Pietro III re d'Aragona
Figlio di Giacomo I d'Aragona e della seconda moglie Violante, nacque nel 1239 e salì al trono alla morte del padre (1276).
Condusse un'abile politica, sia nella penisola iberica che al di fuori di essa, stringendo alleanze con Alfonso X di Castiglia e Dionigi di Portogallo e costringendo suo fratello Giacomo di Maiorca a riconoscersi suo feudatario. Nel 1262 aveva sposato a Montpellier Costanza figlia di Manfredi, e da allora aspirò alla corona di Sicilia, che assunse dopo il Vespro siciliano (30 marzo 1282). È luogo comune presso i cronisti che l'intervento in Sicilia, ispirato dalla stessa Costanza che figura in alcuni documenti con il titolo di regina oltre che di signora feudale dei vassalli siciliani anche quando P. era ancora infante, abbia avuto lo scopo di tutelare l'onore della moglie e vendicare Manfredi e Corradino, ma in effetti s'inserisce in un ben più vasto quadro politico internazionale. La spedizione nell'isola gli attirò la scomunica da parte di papa Martino IV, che diede l'investitura dei suoi domini a Carlo di Valois e bandì contro di lui una crociata; conseguenza di ciò fu la spedizione in Spagna di Filippo III di Francia, che però si risolse in un insuccesso. P. morì a Villafranca del Panadés presso Barcellona, in seguito a ferite riportate in combattimento contro i Francesi, l'11 novembre 1285, poco dopo i suoi avversari, Carlo d'Angiò e Filippo III. Prima di morire fu assolto dall'arcivescovo di Tarragona, avendogli dichiarato di essere intervenuto in Sicilia per difendere i diritti dei figli e di non aver voluto recare oltraggio alla Chiesa. I suoi figli legittimi furono tutti sovrani, tranne l'ultimogenito: Alfonso, Giacomo, Federico, Isabella (santa, moglie di Dionigi l'Agricola re di Portogallo), Violante (moglie di Roberto, re di Napoli e nominalmente di Sicilia), Pietro.
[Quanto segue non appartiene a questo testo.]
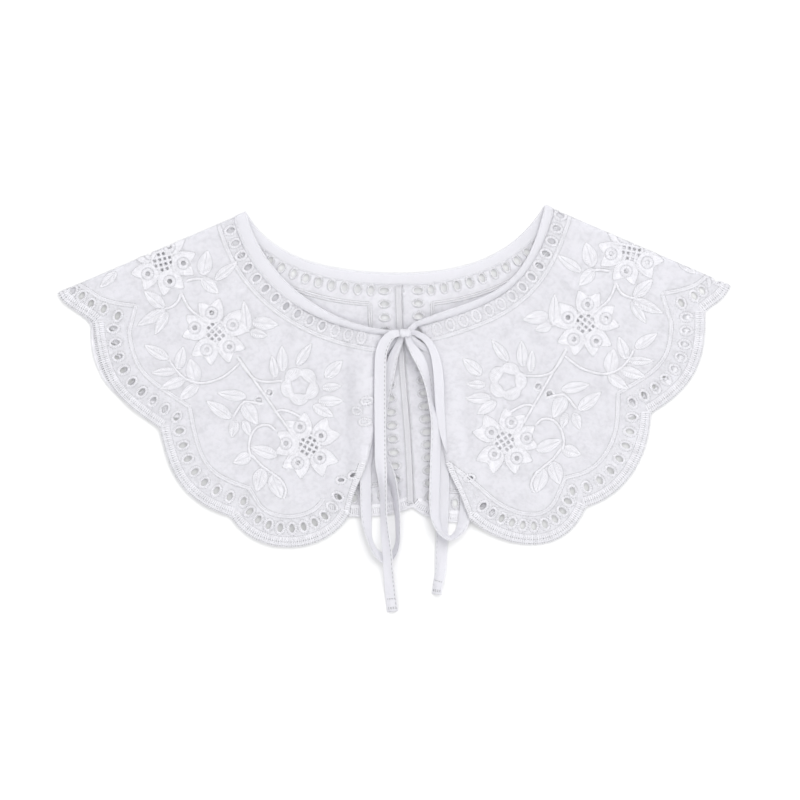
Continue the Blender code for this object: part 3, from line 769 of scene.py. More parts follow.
class Bench:
    """Puts nodes into one tree."""

    def __init__(self, tree):
        self.tree = tree

    def add(self, kind, settings=None, inputs=None, out=0):
        """A node of a kind, its settings, then the values or links of its sockets."""
        node = self.tree.nodes.new(kind)
        for name, value in (settings or {}).items():
            if name == "stops":
                for stop, (place, shade) in zip(node.color_ramp.elements, value):
                    stop.position, stop.color = place, (shade, shade, shade, 1.0)
            else:
                setattr(node, name, value)
        for key, value in (inputs or {}).items():
            socket = pick(node.inputs, key)
            if isinstance(value, Wire):
                self.tree.links.new(value.socket, socket)
            else:
                socket.default_value = value
        if not len(node.outputs):
            return node
        return Wire(self, pick(node.outputs, out) if isinstance(out, str) else
                    next(socket for socket in node.outputs if socket.enabled))


    def noise(self, place, scale, detail=2.0, roughness=0.5):
        """A noise pattern's value."""
        return self.add("ShaderNodeTexNoise", None, {
            "Vector": place, "Scale": scale, "Detail": detail, "Roughness": roughness}, "Fac")

    def bump(self, strength, distance, height):
        """A relief for a finish's normals."""
        return self.add("ShaderNodeBump", None, {"Strength": strength, "Distance": distance,
                                                 "Height": height})

    def surface(self, shader):
        """Ends a finish with its shader."""
        self.add("ShaderNodeOutputMaterial", None, {"Surface": shader})


def stitch_tree():
    """Geometry Nodes: a padded stitch on each point, turned and sized by attributes."""
    tree = bpy.data.node_groups.new("stitch_run", "GeometryNodeTree")
    faces = tree.interface
    faces.new_socket("Geometry", in_out="INPUT", socket_type="NodeSocketGeometry")
    for name, kind, value in (("Thread", "NodeSocketMaterial", None),
                              ("Segments", "NodeSocketInt", 3), ("Sides", "NodeSocketInt", 4),
                              ("Arch", "NodeSocketFloat", 0.45), ("Taper", "NodeSocketFloat", 0.6),
                              ("Wander", "NodeSocketFloat", 0.05), ("Seed", "NodeSocketInt", 7)):
        socket = faces.new_socket(name, in_out="INPUT", socket_type=kind)
        if value is not None:
            socket.default_value = value
    faces.new_socket("Geometry", in_out="OUTPUT", socket_type="NodeSocketGeometry")
    bench = Bench(tree)
    given = bench.add("NodeGroupInput")
    line = bench.add("GeometryNodeCurvePrimitiveLine", None,
                     {"Start": (-0.5, 0.0, 0.0), "End": (0.5, 0.0, 0.0)})
    line = bench.add("GeometryNodeResampleCurve", None,
                     {"Curve": line, "Count": given.beside("Segments") + 1})
    share = bench.add("GeometryNodeSplineParameter", None, None, "Factor")
    bow = (share * 2 - 1) ** 2
    drop = bench.add("ShaderNodeCombineXYZ", None, {"Z": bow * given.beside("Arch") * -1})
    line = bench.add("GeometryNodeSetPosition", None, {"Geometry": line, "Offset": drop})
    line = bench.add("GeometryNodeSetCurveRadius", None,
                     {"Curve": line, "Radius": 1 - bow * bow * given.beside("Taper")})
    ring = bench.add("GeometryNodeCurvePrimitiveCircle", None,
                     {"Resolution": given.beside("Sides"), "Radius": 0.5})
    thread = bench.add("GeometryNodeCurveToMesh", None,
                       {"Curve": line, "Profile Curve": ring, "Fill Caps": True})
    thread = bench.add("GeometryNodeSetShadeSmooth", None, {"Geometry": thread})
    turn = bench.add("GeometryNodeInputNamedAttribute", {"data_type": "FLOAT"}, {"Name": "turn"},
                     "Attribute")
    size = bench.add("GeometryNodeInputNamedAttribute", {"data_type": "FLOAT_VECTOR"},
                     {"Name": "size"}, "Attribute")
    stray = bench.add("FunctionNodeRandomValue", {"data_type": "FLOAT"},
                      {"Min": -1.0, "Max": 1.0, "Seed": given.beside("Seed")}, "Value")
    angle = bench.add("ShaderNodeCombineXYZ", None, {"Z": turn + stray * given.beside("Wander")})
    result = bench.add("GeometryNodeInstanceOnPoints", None,
                       {"Points": given.beside("Geometry"), "Instance": thread,
                        "Rotation": angle, "Scale": size})
    ply = bench.add("FunctionNodeRandomValue", {"data_type": "FLOAT"},
                    {"Seed": given.beside("Seed") + 1}, "Value")
    result = bench.add("GeometryNodeStoreNamedAttribute",
                       {"data_type": "FLOAT", "domain": "INSTANCE"},
                       {"Geometry": result, "Name": "ply", "Value": ply})
    result = bench.add("GeometryNodeRealizeInstances", None, {"Geometry": result})
    result = bench.add("GeometryNodeSetMaterial", None,
                       {"Geometry": result, "Material": given.beside("Thread")})
    bench.add("NodeGroupOutput", None, {"Geometry": result})
    return tree


def the_tree():
    """The stitch tree, made once."""
    return bpy.data.node_groups.get("stitch_run") or stitch_tree()


# ---------------------------------------------------------------- finishes

SEWING_THREAD = (0.74, 0.735, 0.765)
# Painted shade: dark thread for the shadowed needle holes of the tapes and their tacks.
NEEDLE_SHADE = (0.40, 0.40, 0.415)
SEAM_CLOTH = (0.76, 0.755, 0.785)
TABLE_TOP = (0.77, 0.77, 0.77)


def new_finish(name):
    """An empty material and its bench."""
    material = bpy.data.materials.new(name)
    material.use_nodes = True
    material.node_tree.nodes.clear()
    return material, Bench(material.node_tree)


def tint(bench, colour, shade, strength):
    """A colour darkened a little where a value is low."""
    dark = [channel * (1 - strength) for channel in colour]
    return bench.add("ShaderNodeMix", {"data_type": "RGBA"},
                     {"Factor": shade, "A": (*dark, 1.0), "B": (*colour, 1.0)}, "Result")


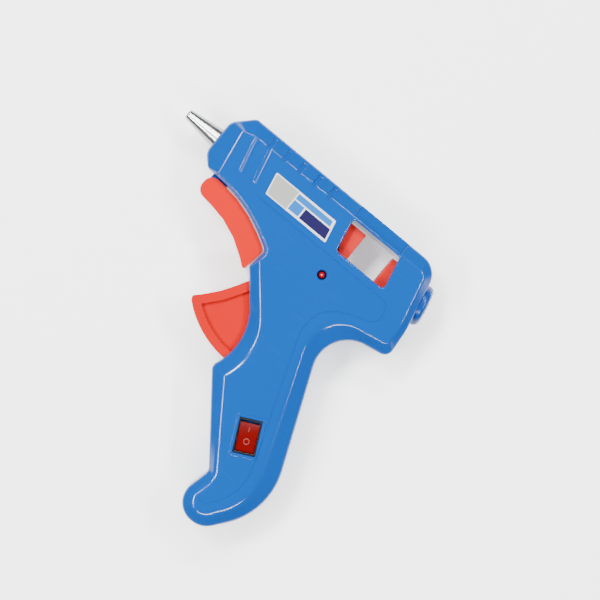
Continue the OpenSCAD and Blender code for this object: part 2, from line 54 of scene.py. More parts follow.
Corner = tuple[float, float, float]
Point2 = tuple[float, float]
Point3 = tuple[float, float, float]
Colour = tuple[float, float, float]
Socket = bpy.types.NodeSocket


# ---------------------------------------------------------------- outlines


def turn_at(a: np.ndarray, b: np.ndarray, c: np.ndarray) -> float:
    """The way's turn at b, from a to c.

    Args:
        a: The corner before.
        b: This corner.
        c: The corner after.

    Returns:
        The turn in radians, without its sign.
    """
    along = float((b - a) @ (c - b) / np.linalg.norm(b - a) / np.linalg.norm(c - b))
    return math.acos(max(-1.0, min(1.0, along)))


def corner_arc(
    a: np.ndarray, b: np.ndarray, c: np.ndarray, radius: float, inset: float, count: int
) -> list[np.ndarray]:
    """The rounded corner at b of the way from a to c.

    Args:
        a: The corner before, in mm.
        b: This corner.
        c: The corner after.
        radius: The corner's radius before it is inset.
        inset: How far the outline is moved inwards (negative moves it outwards).
        count: Chords in the arc.

    Returns:
        The arc's points in order.
    """
    d1 = (b - a) / np.linalg.norm(b - a)
    d2 = (c - b) / np.linalg.norm(c - b)
    n1, n2 = np.array([-d1[1], d1[0]]), np.array([-d2[1], d2[0]])
    side = float(np.sign(d1[0] * d2[1] - d1[1] * d2[0])) or 1.0
    half = turn_at(a, b, c) / 2
    vertex = b + inset * (n1 + n2) / (1 + float(n1 @ n2))
    r = max(radius - side * inset, 0.2)
    centre = vertex - d1 * r * math.tan(half) + side * r * n1
    start = math.atan2(-side * n1[1], -side * n1[0])
    angles = [start + side * 2 * half * i / count for i in range(count + 1)]
    return [centre + r * np.array([math.cos(t), math.sin(t)]) for t in angles]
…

" Fu grosso del corpo, e forte d'animo e di membri " (Ottimo); lasciò fama di grande sovrano (fu detto infatti " Pere el Gran "), modello dell'eroe senza macchia, cavalleresco anche verso i nemici, del re prode votato alle audaci imprese, protettore delle lettere, poeta egli stesso: se ne trovano gli echi nella letteratura catalana, nel Boccaccio e in altri narratori italiani, e poi in Shakespeare.
D. colloca P. nella valletta dell'Antipurgatorio, fra i principi negligenti nel pentimento (Pg VII 112-113): Quel che par sì membruto e che s'accorda, / cantando, con colui dal maschio naso (il suo antico nemico, Carlo d'Angiò). Dietro a lui siede un suo figlio (lo giovanetto: Alfonso o Pietro?); e padre e figlio Sordello accomuna in espressioni di alta lode.
D. coglie l'occasione per biasimare gli altri due eredi di P., insieme con Carlo lo zoppo figlio di Carlo d'Angiò, e ricorda infine a chiusura del breve episodio Costanza, primo e vero motivo dell'elogio.
Bibl. - M. Amari, La guerra del Vespro siciliano, Milano 18869; O. Cartellieri, P. von Aragon und die sizilianische Vesper, Heidelberg 1904; H. Wieruszowski, La corte di P. d'Aragona e i precedenti dell'impresa siciliana, in " Arch. Stor. Ital. " CVI (1938) 141-162; S. Runciman, The Sicilian Vespers, Cambridge 1958; F. Soldevila, Vida de Pere el Gran i d'Alfons el Liberal, Barcellona 1963; F. Giunta, D. e i sovrani di Sicilia, in " Boll. Centro Studi Filol. e Ling. Siciliani " X (1966) 29-45; P. Palumbo, Il " novissimo " Federico nel giudizio dantesco, in Atti del Convegno di Studi su D. e la Magna Curia, Palermo 1967, 226-235.